Up to and including the line with "bpy.context.scene.collection.objects.link(lamp)", reproduce the listing below exactly, beginning at its first line.

SOURCE EXCERPT
·····

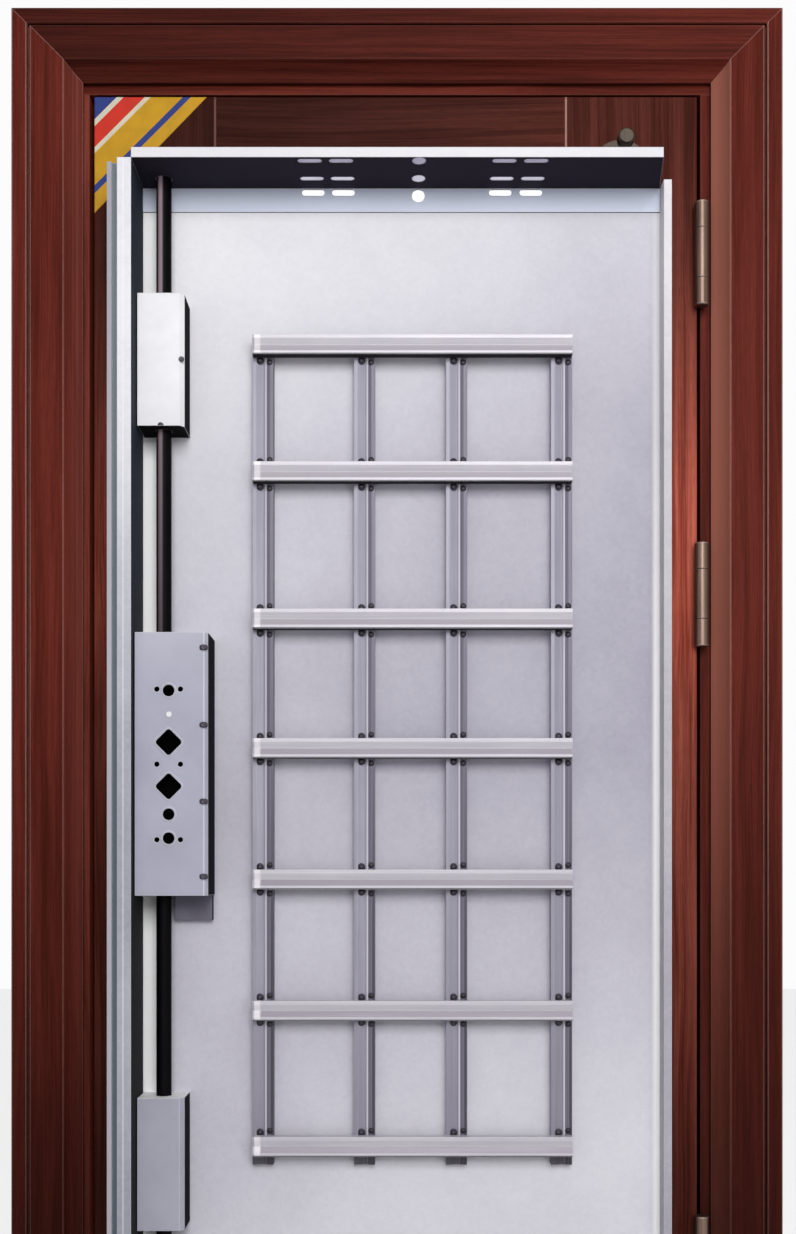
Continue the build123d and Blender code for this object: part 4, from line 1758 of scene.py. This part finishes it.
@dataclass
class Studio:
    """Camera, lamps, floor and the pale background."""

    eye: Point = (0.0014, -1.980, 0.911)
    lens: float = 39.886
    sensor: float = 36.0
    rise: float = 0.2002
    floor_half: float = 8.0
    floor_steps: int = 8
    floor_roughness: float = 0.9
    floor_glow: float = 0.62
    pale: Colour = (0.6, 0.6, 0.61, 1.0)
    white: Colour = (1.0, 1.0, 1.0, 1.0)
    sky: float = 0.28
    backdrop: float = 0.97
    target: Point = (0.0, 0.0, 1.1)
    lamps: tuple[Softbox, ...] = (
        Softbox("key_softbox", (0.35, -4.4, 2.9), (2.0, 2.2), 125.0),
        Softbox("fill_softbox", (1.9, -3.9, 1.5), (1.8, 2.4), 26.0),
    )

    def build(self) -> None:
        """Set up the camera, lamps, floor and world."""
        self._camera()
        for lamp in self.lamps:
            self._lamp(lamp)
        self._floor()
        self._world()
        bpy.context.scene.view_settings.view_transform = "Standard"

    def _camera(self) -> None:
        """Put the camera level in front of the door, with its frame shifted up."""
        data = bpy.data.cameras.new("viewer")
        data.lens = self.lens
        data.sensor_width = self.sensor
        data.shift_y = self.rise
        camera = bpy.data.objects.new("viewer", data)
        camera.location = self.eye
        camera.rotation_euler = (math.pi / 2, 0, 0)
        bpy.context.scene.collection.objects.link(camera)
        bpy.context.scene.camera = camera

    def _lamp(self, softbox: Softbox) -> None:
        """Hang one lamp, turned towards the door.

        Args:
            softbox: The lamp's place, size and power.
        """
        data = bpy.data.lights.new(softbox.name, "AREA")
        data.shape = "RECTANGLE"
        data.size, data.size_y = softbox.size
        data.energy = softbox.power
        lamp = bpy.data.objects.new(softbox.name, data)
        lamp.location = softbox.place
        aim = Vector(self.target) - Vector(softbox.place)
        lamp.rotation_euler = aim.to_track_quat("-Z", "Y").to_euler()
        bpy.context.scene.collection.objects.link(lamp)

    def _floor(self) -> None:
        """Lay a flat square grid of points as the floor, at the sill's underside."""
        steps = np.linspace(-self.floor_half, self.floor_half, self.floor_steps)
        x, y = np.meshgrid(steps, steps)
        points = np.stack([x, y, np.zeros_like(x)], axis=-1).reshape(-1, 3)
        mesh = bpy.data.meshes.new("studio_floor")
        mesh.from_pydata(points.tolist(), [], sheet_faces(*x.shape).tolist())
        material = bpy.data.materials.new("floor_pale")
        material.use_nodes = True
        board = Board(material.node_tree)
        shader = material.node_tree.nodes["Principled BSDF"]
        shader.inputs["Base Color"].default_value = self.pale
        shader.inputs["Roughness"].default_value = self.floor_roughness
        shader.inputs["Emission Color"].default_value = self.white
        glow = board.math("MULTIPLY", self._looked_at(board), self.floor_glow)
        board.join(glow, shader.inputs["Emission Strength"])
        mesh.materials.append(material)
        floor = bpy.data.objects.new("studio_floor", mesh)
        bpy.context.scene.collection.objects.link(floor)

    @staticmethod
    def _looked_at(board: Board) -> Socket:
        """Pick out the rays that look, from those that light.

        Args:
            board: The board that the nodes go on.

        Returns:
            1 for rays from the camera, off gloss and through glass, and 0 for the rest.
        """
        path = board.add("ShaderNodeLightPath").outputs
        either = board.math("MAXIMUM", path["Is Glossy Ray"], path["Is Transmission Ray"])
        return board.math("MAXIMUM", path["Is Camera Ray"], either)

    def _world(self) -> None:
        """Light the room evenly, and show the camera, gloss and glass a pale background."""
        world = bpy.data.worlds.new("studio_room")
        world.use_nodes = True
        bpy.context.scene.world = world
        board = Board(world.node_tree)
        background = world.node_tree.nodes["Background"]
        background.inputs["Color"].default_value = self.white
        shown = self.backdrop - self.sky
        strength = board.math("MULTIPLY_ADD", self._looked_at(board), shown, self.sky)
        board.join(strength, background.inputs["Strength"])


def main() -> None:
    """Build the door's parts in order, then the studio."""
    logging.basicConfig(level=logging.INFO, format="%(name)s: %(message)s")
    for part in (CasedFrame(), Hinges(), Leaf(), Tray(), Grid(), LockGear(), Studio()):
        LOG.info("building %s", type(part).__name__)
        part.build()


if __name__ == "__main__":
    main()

·····

TASK ANSWER
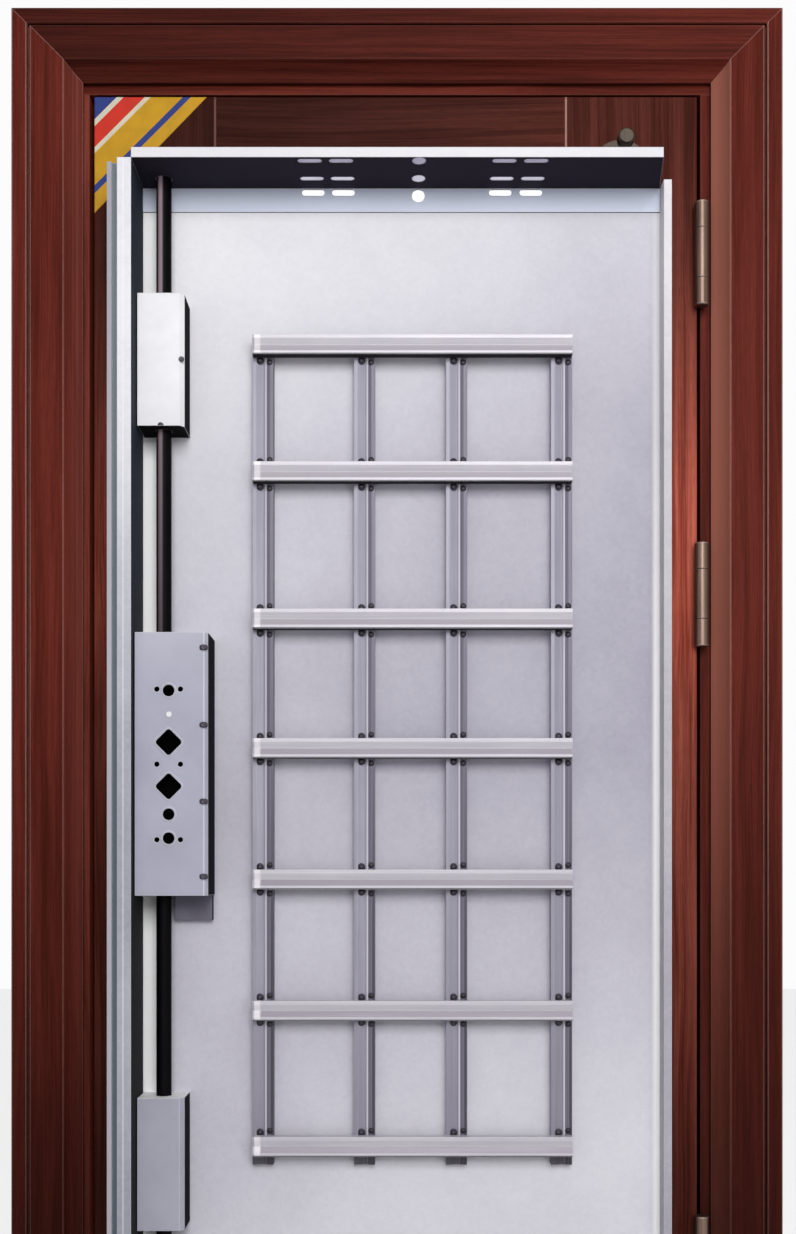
Continue the build123d and Blender code for this object: part 4, from line 1758 of scene.py. This part finishes it.
@dataclass
class Studio:
    """Camera, lamps, floor and the pale background."""

    eye: Point = (0.0014, -1.980, 0.911)
    lens: float = 39.886
    sensor: float = 36.0
    rise: float = 0.2002
    floor_half: float = 8.0
    floor_steps: int = 8
    floor_roughness: float = 0.9
    floor_glow: float = 0.62
    pale: Colour = (0.6, 0.6, 0.61, 1.0)
    white: Colour = (1.0, 1.0, 1.0, 1.0)
    sky: float = 0.28
    backdrop: float = 0.97
    target: Point = (0.0, 0.0, 1.1)
    lamps: tuple[Softbox, ...] = (
        Softbox("key_softbox", (0.35, -4.4, 2.9), (2.0, 2.2), 125.0),
        Softbox("fill_softbox", (1.9, -3.9, 1.5), (1.8, 2.4), 26.0),
    )

    def build(self) -> None:
        """Set up the camera, lamps, floor and world."""
        self._camera()
        for lamp in self.lamps:
            self._lamp(lamp)
        self._floor()
        self._world()
        bpy.context.scene.view_settings.view_transform = "Standard"

    def _camera(self) -> None:
        """Put the camera level in front of the door, with its frame shifted up."""
        data = bpy.data.cameras.new("viewer")
        data.lens = self.lens
        data.sensor_width = self.sensor
        data.shift_y = self.rise
        camera = bpy.data.objects.new("viewer", data)
        camera.location = self.eye
        camera.rotation_euler = (math.pi / 2, 0, 0)
        bpy.context.scene.collection.objects.link(camera)
        bpy.context.scene.camera = camera

    def _lamp(self, softbox: Softbox) -> None:
        """Hang one lamp, turned towards the door.

        Args:
            softbox: The lamp's place, size and power.
        """
        data = bpy.data.lights.new(softbox.name, "AREA")
        data.shape = "RECTANGLE"
        data.size, data.size_y = softbox.size
        data.energy = softbox.power
        lamp = bpy.data.objects.new(softbox.name, data)
        lamp.location = softbox.place
        aim = Vector(self.target) - Vector(softbox.place)
        lamp.rotation_euler = aim.to_track_quat("-Z", "Y").to_euler()
        bpy.context.scene.collection.objects.link(lamp)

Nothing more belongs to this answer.